¿Por qué se detiene el tiempo cuando padece el alma? Eterna se vuelve la congoja como dolor de muela. ¿Por qué corren tan pronto las manecillas del reloj apenas logramos aprisionar aquella poquedad de dicha? Estrechamos a la criatura de piel satinada que se convertirá en viejezuela de ochenta primaveras. Entre el nacer y el morir solo existe el espacio de un paréntesis. Sin embargo, saturamos de belleza nuestros ojos: cuadros, catedrales, estrellas por millares, desde lo infinitamente grande hasta lo imperceptible. Desgranamos rosarios de cuentas blancas, negras, alternando duelos, nacimientos, delirios, sinsabores, locuras entrañables.

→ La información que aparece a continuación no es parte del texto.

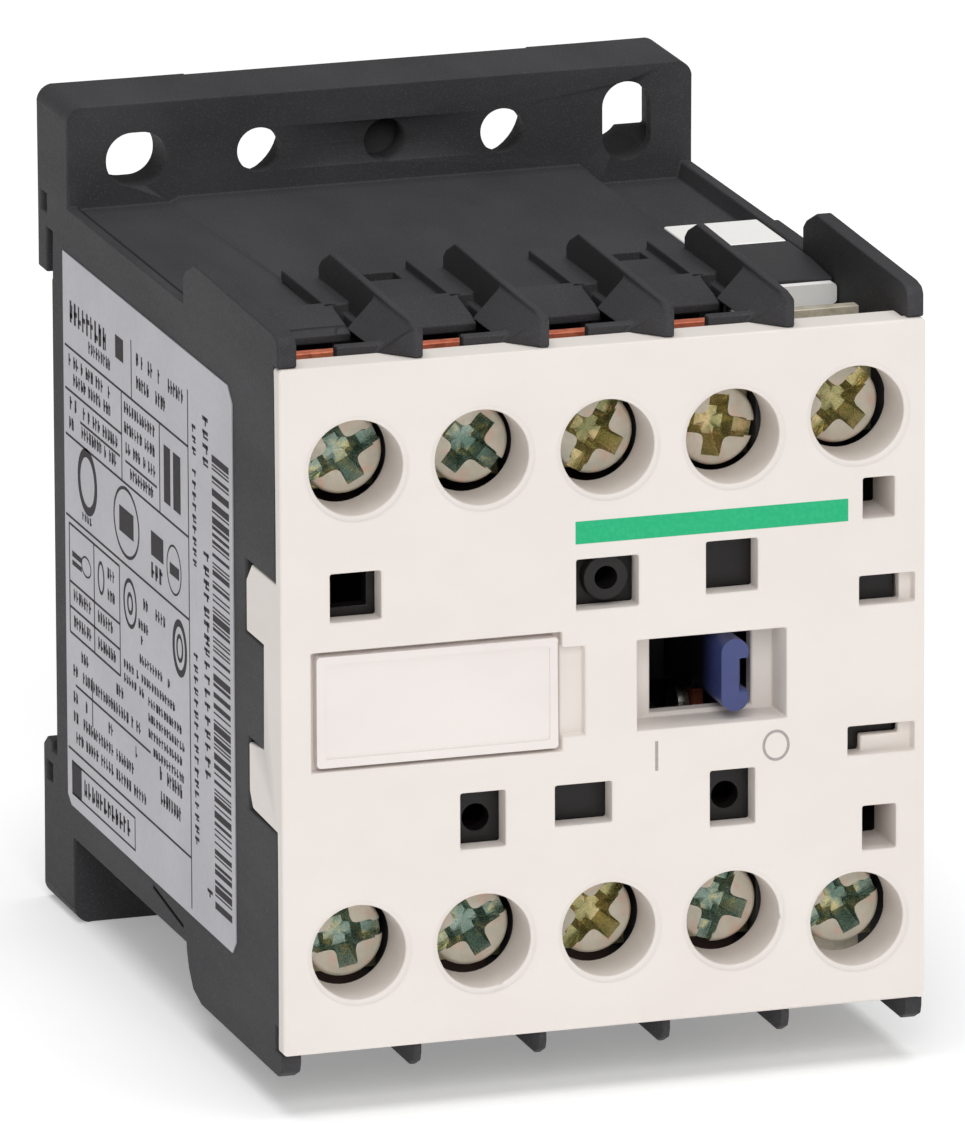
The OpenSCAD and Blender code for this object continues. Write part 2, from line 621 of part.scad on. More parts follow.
module pole_screws() color(zinc) for (x = pole_x, z = [row_up, row_dn]) screw(x, z);
module coil_screws() color(zinc) for (z = [coil_up, coil_dn]) screw(coil_x, z);
module pole_clamps() color(zinc) for (x = pole_x, z = [row_up, row_dn]) clamp_washer(x, z);
module coil_clamps() color(zinc) for (z = [coil_up, coil_dn]) clamp_washer(coil_x, z);
module pole_nuts() color(steel) for (x = pole_x, z = [row_up, row_dn]) square_nut(x, z);
module coil_nuts() color(steel) for (z = [coil_up, coil_dn]) square_nut(coil_x, z);

// bowed wire in the upper hook; its middle bears on the rail edge
module rail_spring() color(silver)
  sweep([for (i = [-12:12]) let (t = i / 12) [19.1 * t, -2.85, 18.2 + 2.4 * t * t]],
    0.55, [0, 1, 0], 10);

base_housing();
front_housing();
contact_block();
arc_shield();
marker_plate();
side_label();
coil_bobbin();
coil_winding();
coil_wrap();
coil_leads();
coil_terminals();
fixed_core();
core_pad();
armature();
armature_pin();
contact_carrier();
moving_bridges();
moving_tips();
contact_springs();
return_spring();
upper_pole_plates();
lower_pole_plates();
fixed_tips();
pole_screws();
coil_screws();
pole_clamps();
coil_clamps();
pole_nuts();
coil_nuts();
rail_spring();
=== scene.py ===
"""Looks of the din rail contactor: materials, rounded shells, springs, screws, print and the studio."""

import math
import random

import bmesh
import bpy
from mathutils import Matrix, Vector
from mathutils.geometry import delaunay_2d_cdt


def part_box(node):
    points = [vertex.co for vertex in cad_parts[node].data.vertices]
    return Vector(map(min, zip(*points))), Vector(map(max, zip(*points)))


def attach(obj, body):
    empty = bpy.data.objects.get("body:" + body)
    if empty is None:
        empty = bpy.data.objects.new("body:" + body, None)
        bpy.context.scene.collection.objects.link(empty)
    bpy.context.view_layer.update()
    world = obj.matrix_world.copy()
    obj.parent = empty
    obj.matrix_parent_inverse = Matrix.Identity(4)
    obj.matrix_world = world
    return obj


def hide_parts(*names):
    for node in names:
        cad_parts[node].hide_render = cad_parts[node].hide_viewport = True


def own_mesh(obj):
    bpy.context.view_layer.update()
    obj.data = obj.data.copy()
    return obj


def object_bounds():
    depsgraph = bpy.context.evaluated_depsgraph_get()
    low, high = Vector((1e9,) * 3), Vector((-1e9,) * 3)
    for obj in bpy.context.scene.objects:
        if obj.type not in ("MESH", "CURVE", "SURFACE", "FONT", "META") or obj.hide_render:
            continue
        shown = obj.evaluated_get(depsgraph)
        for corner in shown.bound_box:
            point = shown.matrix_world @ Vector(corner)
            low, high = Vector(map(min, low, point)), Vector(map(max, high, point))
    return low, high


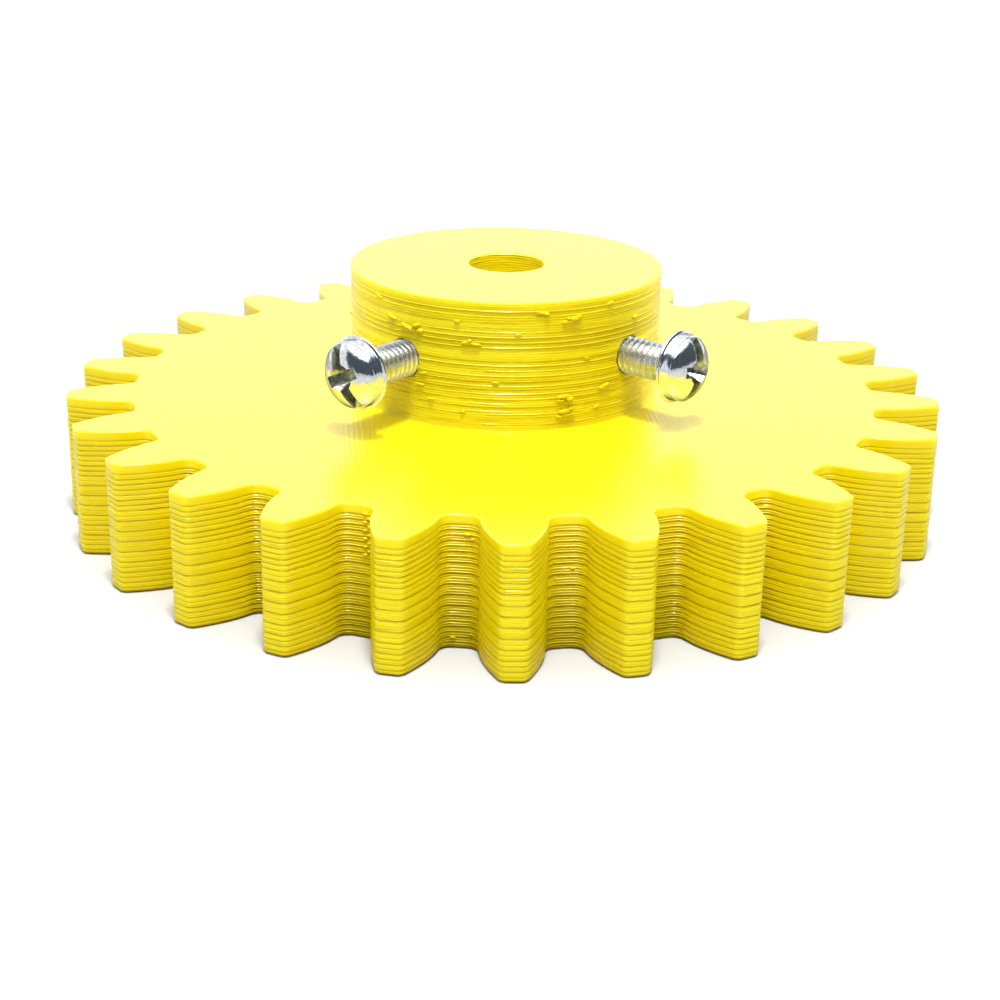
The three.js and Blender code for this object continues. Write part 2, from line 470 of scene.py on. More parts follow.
# drops and torn ends where the nozzle paused on the hub wall:
# azimuth, height above the plate, half-length, half-height, stand-out, lean (degrees)
HUB_DROPS = [
    (12.6, 9.26, .58, .10, .17, -12), (14.4, 9.16, .22, .16, .24, 0),
    (24.8, 8.64, .50, .19, .26, 4), (22.4, 8.46, .62, .11, .18, 3),
    (26.2, 8.80, .22, .16, .30, 10), (22.6, 8.70, .20, .12, .22, 0),
    (21.4, 2.60, .62, .15, .22, 2), (23.6, 2.40, .30, .22, .30, 0),
    (20.2, 2.30, .34, .12, .20, -6), (21.8, 1.42, .52, .19, .25, 5),
    (23.4, 1.16, .60, .12, .20, 2), (20.2, 1.04, .36, .11, .18, 0),
    (24.0, 1.62, .20, .14, .26, 0), (-13.4, 6.86, .42, .12, .20, 12),
    (-10.2, 6.78, .50, .10, .17, -6), (-12.2, 7.02, .18, .12, .22, 0),
    (38.6, 3.02, .40, .12, .20, 14), (36.8, 2.84, .34, .10, .17, 0),
    (34.8, 1.46, .30, .11, .20, 18), (52.8, 7.86, .28, .14, .24, 20),
    (39.4, 9.44, .30, .12, .17, 24), (-36.6, 7.42, .62, .12, .24, -16),
    (-32.6, 7.66, .42, .13, .30, 20), (-31.0, 7.30, .26, .16, .24, 0),
    (-43.6, 7.90, .50, .10, .22, -16), (-34.6, 7.24, .44, .08, .20, 6),
    (-29.6, 4.02, .36, .10, .17, 10), (-31.0, 3.10, .44, .09, .15, 0),
    (-50.8, 9.20, .40, .09, .17, -20), (-16.8, 8.44, .26, .10, .15, 0),
    (-14.4, 1.40, .24, .09, .13, 0), (-26.4, 2.10, .30, .09, .14, 8),
    (30.2, 5.42, .26, .09, .14, -8), (4.6, 7.60, .30, .08, .13, 4),
    (-3.0, 3.86, .34, .08, .12, -4), (150, 4.2, .42, .14, .22, 8),
    (151, 6.8, .42, .14, .20, -6), (-118, 5.4, .40, .14, .20, 12),
    (205, 2.2, .46, .15, .22, 0), (112, 8.1, .40, .13, .20, 10),
    (80, 4.6, .36, .12, .18, 0), (-84, 6.0, .36, .12, .18, 6)]
# a run of small bumps down one root of the teeth, and single ones in others:
# outline point, height, half-length, half-height, stand-out
TOOTH_DROPS = [(600 + i % 2, 9.35 - 0.30 * i, .17, .11, .12) for i in range(11)] + [
    (0, 8.55, .26, .09, .12), (1, 8.25, .16, .08, .10), (623, 0.85, .24, .09, .12),
    (1, 1.15, .18, .08, .10), (24, 6.1, .20, .08, .10), (170, 4.4, .18, .10, .12),
    (171, 5.2, .18, .10, .12), (310, 3.0, .20, .10, .12), (311, 6.4, .18, .10, .12),
    (455, 7.3, .20, .10, .12)]


def drop(seed, out, foot, along, high, proud, lean=0.0):
    """A flattened, slightly uneven ball on a wall that faces out, centred at foot."""
    bm = bmesh.new()
    bmesh.ops.create_icosphere(bm, subdivisions=2, radius=1.0)
    rng = np.random.RandomState(int(abs(seed)) % 99991)
    for v in bm.verts:
        uneven = 1 + 0.10 * (rng.rand() - 0.5)
        v.co = Vector([math.copysign(abs(c) ** DROP_BLUNT, c) * uneven for c in v.co])
    ob = object_from_bmesh("drop", bm)
    size = Matrix.Diagonal((along * MM, high * MM, (proud + DROP_SUNK) * MM, 1))
    ob.data.transform(wall_frame(out, foot) @ z_rotation(lean) @ size)
    return ob


def hub_drop(azimuth, height, along, high, proud, lean):
    out = outward(azimuth)
    foot = out * (HUB_R - DROP_SUNK) + Vector((0, 0, PLATE_H + height))
    return drop(azimuth * 97 + height * 131, out, foot, along, high, proud, lean)


def tooth_drop(point, height, along, high, proud):
    out = Vector((*OUTLINE_NORMALS[point], 0)).normalized()
    foot = Vector((*OUTLINE[point], 0)) - out * DROP_SUNK + Vector((0, 0, height))
    return drop(point * 97 + height * 131, out, foot, along, high, proud)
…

¿Por qué multiplica el beso, simple roce de labios donde aflora la sangre, tentativas para alcanzar lo inaccesible, lo inasequible, caza del alma que nunca termina? ¿Por qué el recurrente sueño de ser ángel para transfundir la ternura sin pasar por la piel? ¿Por qué aquella suma de prodigiosas sensaciones cuando enloquecen las neuronas, no se sabe dónde termina nuestra mirada o empieza la de nuestra pareja, cuando ilusiones navegan en aguas de pupilas, naufragan, sueñan con islas inexistentes, cuando nuestra sangre carretea su carga de alfileres mientras deletreamos el nombre del ser amado? Hay momentos en que penetramos en el amor como se entra en una iglesia. Me gustan las oraciones atrevidas, rezos insensatos, cuerpos que se enlazan para orar.

¿Por qué buscamos a Dios en los confines del mundo si navega sin cesar en las arterias, deja señales amorosas en el pulso de nuestra muñeca? ¿Por qué cierta mujer, al calor del verano, abrió todos los diques de su cuerpo para entregarse a un sueño que se esfumó al amanecer? ¿Por qué la quinceañera optó por diablillos para huir de su inocente pesadilla? ¿Por qué abortan adolescentes asustadas? ¿Por qué suceden cosas que podríamos evitar con una onza de amor?

¿Por qué emite el silencio semejante ruido cuando pretendemos quedarnos a solas en nuestra más íntima soledad, cuando aquella soledumbre se llena de voces, golpea la almohada el latido insistente, se anima la madera de cualquier anaquel, zumban las alas de algún insecto? ¿Es reconfortante acaso zambullirnos en los sonidos múltiples de la rutina? El amor, de pronto, logra detener el tiempo, silenciar el mundo, eternizar el hilo de un beso, la palabra inesperada, el gesto sorpresivo. Nacen la magia, la felicidad, gatos difíciles de atrapar. En los ojos de los demás se halla siempre el horizonte.

¿Cuántas espinas para un rosal? ¿Cuántos jadeos de mujer para que asome el neonato? ¿Cuántos cuchitriles antes de lograr un Partenón? Si no existiera el dolor, no podríamos siquiera imaginar aquel bendito segundo de felicidad perennizado por el flash de una cámara. Coleccionamos momentos; la vida no da para más; el mundo es de los aficionados: cada cual escoge su locura. Puede ser la cruz, la estrella, la espada, una mirada, “el paso leve de un gato entre libros”, como lo soñaba Baudelaire. Apostamos nuestra vida, lo único que tenemos. A veces, como máquina tragamonedas, nos devuelve un chorro de sueños dorados. Otras veces, se queda con las apuestas; nos sentamos en el suelo, de espaldas al sol, con nuestra sombra interminable.